The air temperature of the study area also reduces by 0.2 K during day and up to 0.3 K at night. In this study, the solar panels affect the indoor temperature by shading and decreasing the energy consumption of cooling/heating.
According to Masson et al., the deployment of solar panels is good both globally, to produce renewable energy (and hence to limit the warming of the climate), and locally, to decrease the UHI, especially in summer when it can constitute a health threat. 15 Researchers at UC, San Diego, determined that during the day, a building with rooftop solar installations had a ceiling temperature 2.5 °C cooler than that of a roof exposed to sunlight. At night, the panels helped retain the heat absorbed by the roof material, thereby reducing heating costs in winters.
For the building, the researchers analysed that the panels reduced the amount of heat reaching the roof by about 38%.16 All these studies shed light on the absence of such a study in the highly diverse Indian conditions.
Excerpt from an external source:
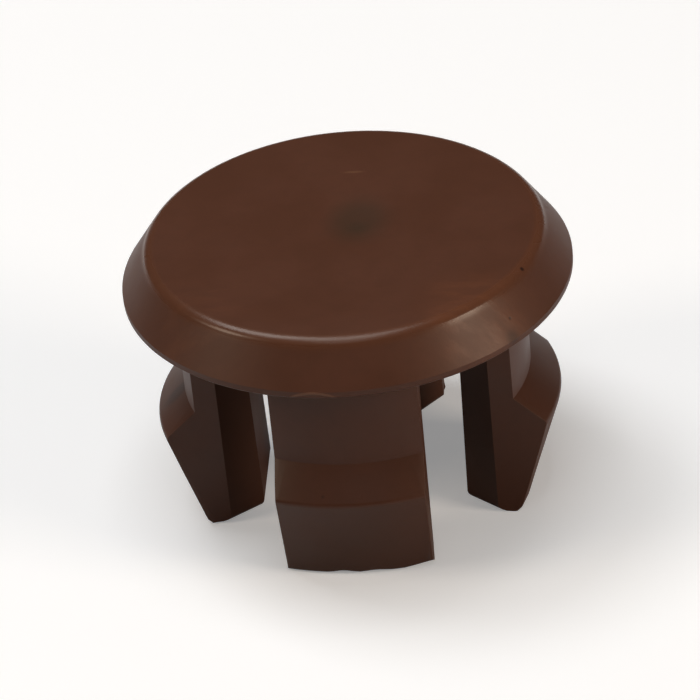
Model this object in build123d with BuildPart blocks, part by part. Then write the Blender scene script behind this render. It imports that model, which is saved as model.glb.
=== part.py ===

With MNRE’s ambitious targets, the relation of SPV installations and UHI has become significant so that the move to control GHG emissions does not trigger another climatic cataclysm. It has become critical to analyse whether the two objectives of mitigating climate change and global warming, that is, solar panel installation for cleaner energy and attenuating UHIE, are compatible.
According to a few research projects mentioned above, installation of SPV on buildings impacts the temperature of the urban areas to some extent. Mostly, all such studies have been done in colder climates (refer to Figure 2), which shows the necessity of conducting such research in tropical countries such as India.
The move towards renewable energy is inevitable due to the shortage of non-renewable resources and GHG emissions. Such a large number of solar panels redistribute the incoming solar radiation and change the local radiation balance, resulting in changes in atmospheric circulation, thereby affecting regional and global climate. So, it is of utmost importance to understand how SPV installations impact the urban climate of Indian cities.